Yahoo Answers, Spam Haven

Spammers thrive on Yahoo answers, operating for months without interruption or interference. Take for example, the case of "Julia Nancy." The account associated with this name claims to be a 25 year old woman in Australia. Every single answer she posts and
 almost every question she's ever asked contains a link, sometimes disguised, to thinktarget.net, an advertising laden and highly unattractive personal web site. The site contains a handful of photos, a host of ads and sponsored search boxes.

"Her" answers are typically below par even for Yahoo Answers. She provides one or two lines followed by a link to thinktarget.net, often with an insistence that the answer can be found at her site.

The account was created on February 06, 2007. Despite the often random, rarely useful answers given, Julia is, as of this writing, a Level 4 user with 2,587 points. 14% of her answers have been voted as "Best Answer." I found this surprising at first, but soon realized her secret. Most of those "Best Answer" ratings appear to have come from questions where she was the ONLY respondent.
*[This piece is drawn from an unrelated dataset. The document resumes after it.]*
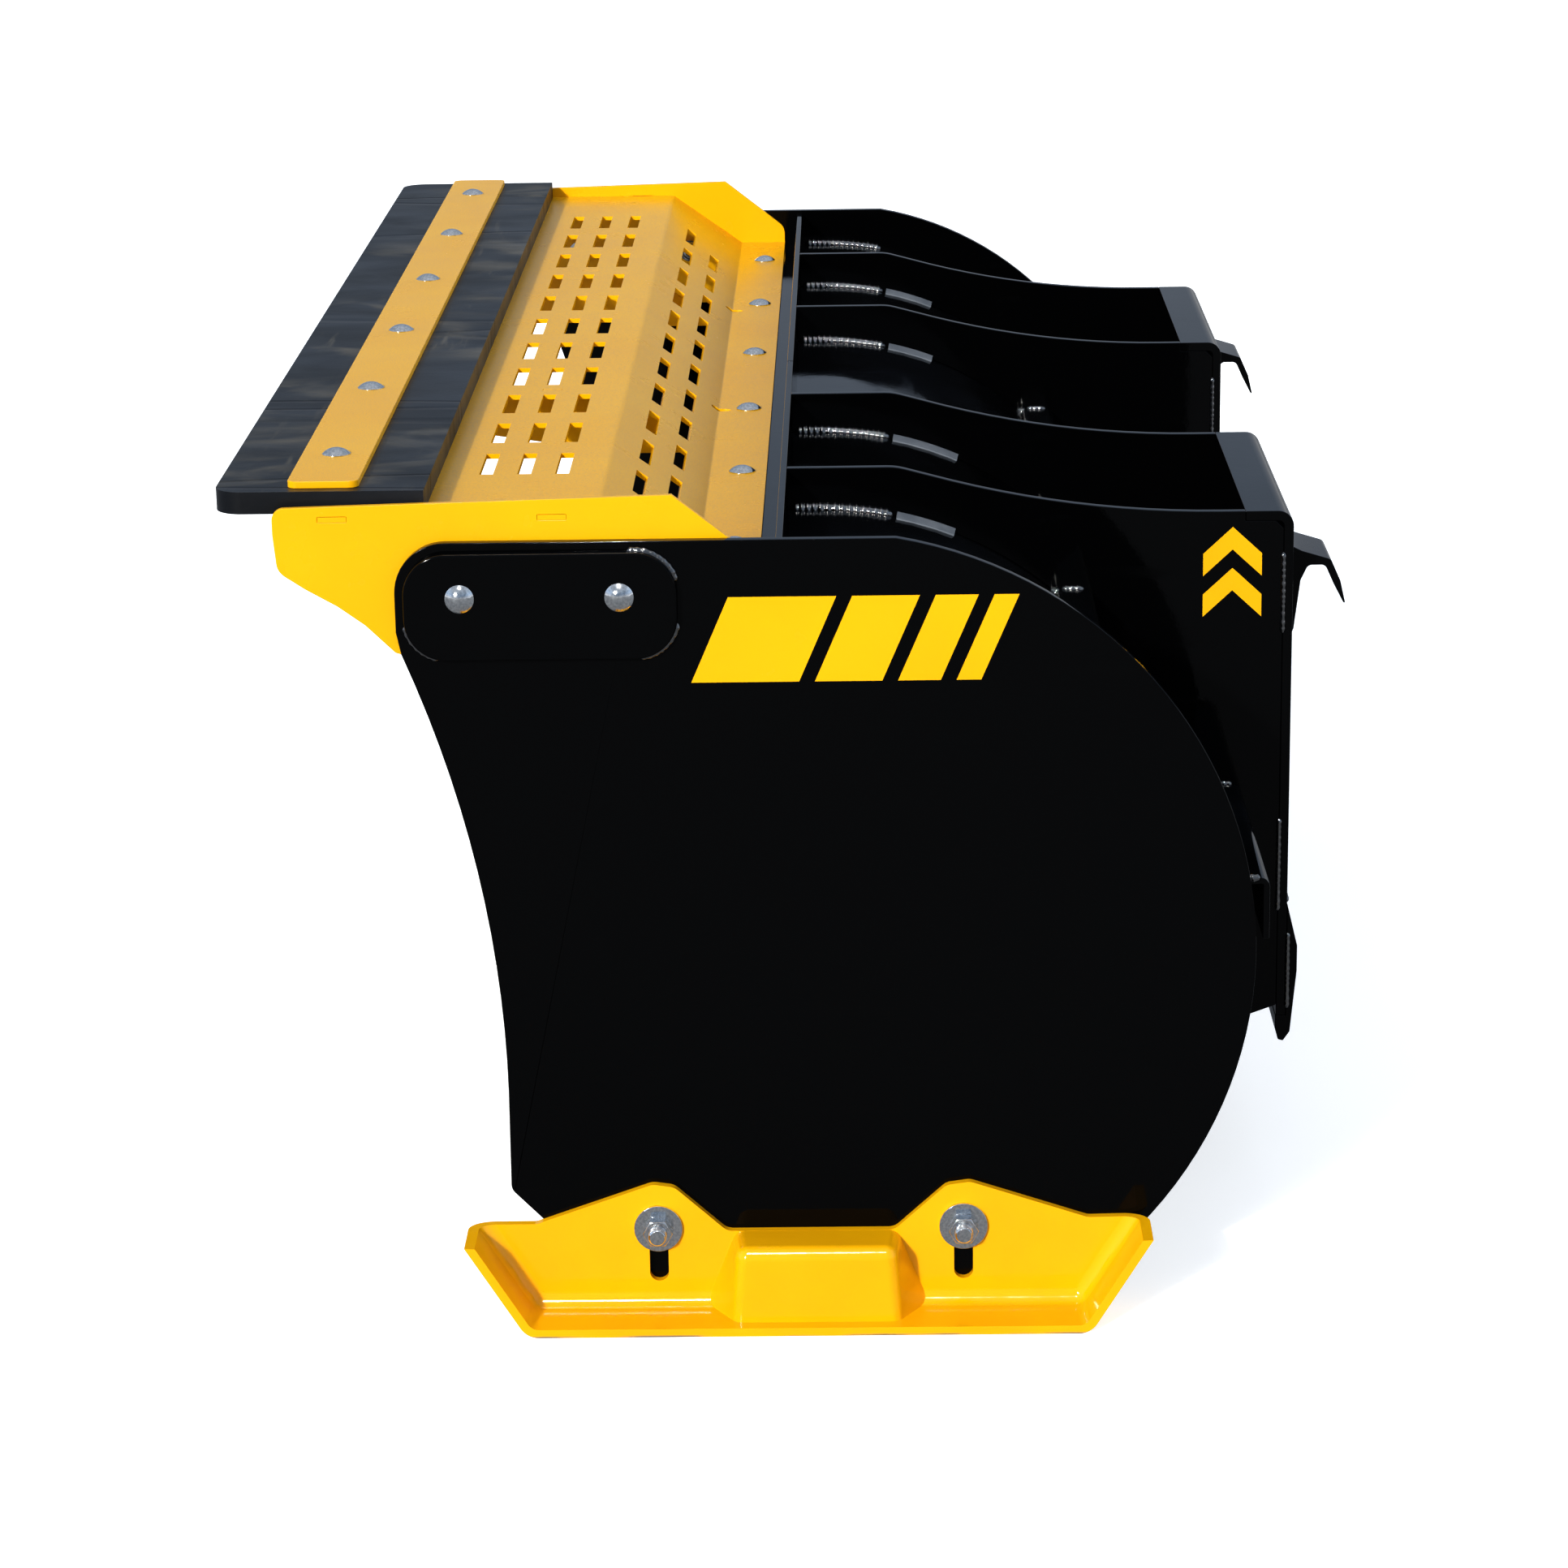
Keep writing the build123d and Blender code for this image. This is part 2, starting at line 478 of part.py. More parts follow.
with BuildPart() as shoe_left:
    with BuildSketch(side(SHOE_X)) as tray:
        with BuildLine():
            Polyline((SOLE_FRONT, 0), (SOLE_REAR, 0), (SOLE_REAR + RAMP_RUN * RAMP_RISE, RAMP_RISE),
                     (SOLE_FRONT - RAMP_RUN * RAMP_RISE, RAMP_RISE), close=True)
        make_face()
        fillet(tray.vertices().group_by(Axis.Y)[0], 20)
    extrude(amount=SHOE_DEPTH)
    back = shoe_left.faces().sort_by(Axis.X)[0]
    bends = back.edges().filter_by(lambda e: e.center().Z < RAMP_RISE - 1)
    fillet(bends, 21)
    mouths = shoe_left.faces().filter_by(
        lambda f: f.center().X > SHOE_LIP_X - 1 or f.center().Z > RAMP_RISE - 1)
    offset(amount=-SHOE_T, openings=mouths)
    with BuildSketch(side(SHOE_X - 1)) as above_ears:
        with BuildLine():
            Polyline((-330, 91), (-236, 88), (-190, 88), (-82, 126), (-62, 123), (-14, BUMP_TOP),
                     (140, BUMP_TOP), (188, 123), (210, 126), (318, 90), (378, 91), (440, 95),
                     (440, 200), (-330, 200), close=True)
        make_face()
        ears = above_ears.vertices().filter_by(lambda v: 84 < v.Y < 130 and -195 < v.X < 330)
        fillet(ears, 14)
        fillet(above_ears.vertices().filter_by(lambda v: abs(v.Y - BUMP_TOP) < 1), 14)
    extrude(amount=2 * SHOE_DEPTH, mode=Mode.SUBTRACT)
    add(bump(0, BUMP_ROUND))
    add(bump(SHOE_T, BUMP_ROUND - SHOE_T), mode=Mode.SUBTRACT)
    with BuildSketch(side(SHOE_X)):
        with Locations(*[(y, SHOE_BOLT_Z - SHOE_TRAVEL / 2) for y in SHOE_BOLTS_Y]):
            SlotOverall(SHOE_TRAVEL + 2 * SHOE_SLOT_R, 2 * SHOE_SLOT_R, rotation=90)
    extrude(amount=SHOE_T, mode=Mode.SUBTRACT)
save_pair(shoe_left.part, "shoe")

# ---- fasteners ----------------------------------------------------------------------
NECK_OVER = 0.3           # the square neck is this much wider than the shank
HEAD_EDGE = 0.8           # upright rim below the domed head


def carriage_bolt(shank, head_d, head_h, neck, length):
    """Round-head bolt with a square neck: the head's seat is z = 0, the shank runs down."""
    crown = head_h - HEAD_EDGE
    dome_r = (head_d**2 / 4 + crown**2) / (2 * crown)
    with BuildPart() as bolt:
        with BuildSketch(Plane.XZ):
            with BuildLine():
                Line((0, 0), (head_d / 2, 0))
                Line((head_d / 2, 0), (head_d / 2, HEAD_EDGE))
                RadiusArc((head_d / 2, HEAD_EDGE), (0, head_h), -dome_r)
                Line((0, head_h), (0, 0))
            make_face()
        revolve(axis=Axis.Z)
        with BuildSketch(Plane.XY):
            Rectangle(shank + NECK_OVER, shank + NECK_OVER)
        extrude(amount=-neck)
        with BuildSketch(Plane.XY.offset(-neck)):
            Circle(shank / 2)
        extrude(amount=-(length - neck))
        chamfer(bolt.faces().sort_by(Axis.Z)[0].edges(), 1.2)
    return bolt.part


def washer(shank, outer_d, thick):
    with BuildPart() as ring:
        with BuildSketch():
            Circle(outer_d / 2)
            Circle(shank / 2 + 0.4, mode=Mode.SUBTRACT)
        extrude(amount=thick)
    return ring.part


def hex_nut(shank, flats, thick):
    with BuildPart() as nut:
        with BuildSketch():
            RegularPolygon(flats / 2, 6, major_radius=False)
        extrude(amount=thick)
        with BuildSketch(Plane.XZ):
            with BuildLine():
                Polyline((0, -1), (flats * 0.49, -1), (flats * 0.49, 0), (flats * 0.6, 1.8),
                         (flats * 0.6, thick - 1.8), (flats * 0.49, thick), (flats * 0.49, thick + 1),
                         (0, thick + 1), close=True)
            make_face()
        revolve(axis=Axis.Z, mode=Mode.INTERSECT)
        with BuildSketch():
            Circle(shank / 2 + RUN)
        extrude(amount=thick, mode=Mode.SUBTRACT)
    return nut.part


def save_row(piece, planes, name):
    """Write copies of one fastener, seated on the given planes, as one node."""
    with BuildPart() as row:
        with Locations(*planes):
            add(piece)
    save(row.part, name)


def save_stack(name, bolt, washer_piece, nut_piece, heads, grip, washer_t):
    """Write the bolts of a joint, and the washers and nuts on the far side of its grip."""
    save_row(bolt, heads, f"{name}_bolts")
    far = []
    for head in heads:
        far.append(Plane(origin=head.origin - head.z_dir * grip, x_dir=head.x_dir, z_dir=-head.z_dir))
    save_row(washer_piece, far, f"{name}_washers")
    save_row(nut_piece, [plane.offset(washer_t) for plane in far], f"{name}_nuts")


WASHER_T, NUT_T = 2.5, 11.1
HEAD_D, HEAD_H = 26.0, 6.4
NECK_PLAY = 0.3           # the neck is this much shorter than its hole
TAIL = WASHER_T + NUT_T + 4.0    # washer, nut and the thread that shows past it
HALF_WASHER = washer(IN_HALF, 27.0, WASHER_T)
HALF_NUT = hex_nut(IN_HALF, 19.05, NUT_T)


def half_inch_stack(name, heads, neck_plate, grip):
    """Half-inch round-head bolts through a grip whose first plate holds the square necks."""
    bolt = carriage_bolt(IN_HALF, HEAD_D, HEAD_H, neck_plate - NECK_PLAY, grip + TAIL)
    save_stack(name, bolt, HALF_WASHER, HALF_NUT, heads, grip, WASHER_T)


half_inch_stack("drag_bar", [seat(x, BAR_Y, BAR_TOP, (0, 0, 1)) for x in BOLT_ROW_X],
                BAR_T, BAR_T + RUBBER_T + PANEL_T)
half_inch_stack("flange", [seat(x, 0, FLANGE_TOP, (0, 0, 1)) for x in BOLT_ROW_X],
                PANEL_T, PANEL_T + SHEET_T)
clamp_line = on_slope(CLAMP_MIDDLE, EDGE_T + CLAMP_T)
half_inch_stack("edge", [seat(x, *clamp_line, (0, *TO_FRONT)) for x in BOLT_ROW_X],
                CLAMP_T, CLAMP_T + EDGE_T + SHEET_T + CLAMP_T)
half_inch_stack("cheek", [seat(s * (END_OUT + DOUBLER_T), y, z, (s, 0, 0)) for s in (1, -1)
                          for y, z in CHEEK_BOLTS],
                DOUBLER_T, DOUBLER_T + END_T + CHEEK_T)

SHOE_WASHER_T, SHOE_NUT_T = 3.2, 13.9
SHOE_TAIL = SHOE_WASHER_T + SHOE_NUT_T + 9.0
shoe_grip = END_T + SHOE_GAP + SHOE_T + SHOE_GAP
save_stack("shoe", carriage_bolt(IN_FIVE_EIGHTHS, 33, 8, END_T - 0.4, shoe_grip + SHOE_TAIL),
           washer(IN_FIVE_EIGHTHS, 44.5, SHOE_WASHER_T), hex_nut(IN_FIVE_EIGHTHS, 23.8, SHOE_NUT_T),
           [seat(s * END_IN, y, SHOE_BOLT_Z, (-s, 0, 0)) for s in (1, -1) for y in SHOE_BOLTS_Y],
           shoe_grip, SHOE_WASHER_T)
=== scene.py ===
"""Looks of a six-foot snow pusher with its back-drag kit: paint, rubber, zinc, weld beads and marks.

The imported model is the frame. Lengths are metres: +X is the operator's left, +Y the loader, +Z up.
"""
import json
import math

import bmesh
import bpy
from mathutils import Matrix, Vector, noise


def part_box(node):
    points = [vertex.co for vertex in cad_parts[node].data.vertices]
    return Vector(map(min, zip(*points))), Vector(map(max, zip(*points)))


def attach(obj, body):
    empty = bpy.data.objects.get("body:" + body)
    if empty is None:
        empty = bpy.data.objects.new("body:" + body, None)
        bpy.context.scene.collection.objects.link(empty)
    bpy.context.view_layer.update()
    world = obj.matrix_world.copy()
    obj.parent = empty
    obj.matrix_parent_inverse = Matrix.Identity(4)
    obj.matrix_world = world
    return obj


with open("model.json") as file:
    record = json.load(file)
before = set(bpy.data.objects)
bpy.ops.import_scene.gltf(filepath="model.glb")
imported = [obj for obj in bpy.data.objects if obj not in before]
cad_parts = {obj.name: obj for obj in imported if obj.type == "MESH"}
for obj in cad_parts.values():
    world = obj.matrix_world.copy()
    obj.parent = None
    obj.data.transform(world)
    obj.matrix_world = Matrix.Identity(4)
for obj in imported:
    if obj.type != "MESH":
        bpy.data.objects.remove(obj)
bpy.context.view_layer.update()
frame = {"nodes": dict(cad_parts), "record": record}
nodes = frame["nodes"]
MM = 0.001

# ---- places read off the frame ------------------------------------------------------
mold_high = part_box("moldboard")[1]
end_low, end_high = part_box("end_plate_left")
rail_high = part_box("top_rail")[1]
attach_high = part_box("quick_attach_left")[1]
doubler_low, doubler_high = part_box("doubler_left")
END_IN, END_OUT = end_low.x, end_high.x
BACK_R = 344 * MM             # rear arc of the moldboard
SHEET = 6 * MM                # moldboard
ATTACH_T = 9.5 * MM           # quick-attach plates
ARC_Y, ARC_Z = mold_high.y - BACK_R, mold_high.z - BACK_R
LEDGE_TOP = mold_high.z
RIBS = ("rib_outer_left", "rib_inner_left", "rib_inner_right", "rib_outer_right")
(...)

Her apparent strategy is simple and clever. First, find questions that are close to coming to a vote, but have gotten no answers, then provide something that vaguely resembles and answer, even if it's inaccurate and pathetic. If the person who asked the question has forgotten about the question, it will come to a vote. In the absence of any "No Best Answer" votes, even a single vote for the spam post could result in it getting a "Best Answer" rating.

If you're willing to create some dummy accounts and know how to use a proxy server, you can use one account to ask vague questions no one will answer. You can then use another account to answer the questions. All you need to do after that is vote your alternate account's answer as the "Best Answer." Over the space of a few days, this technique can be used to increase an account's level. The higher level also lets you ask, answer and vote on more questions a day, privileges vital to a Spammer.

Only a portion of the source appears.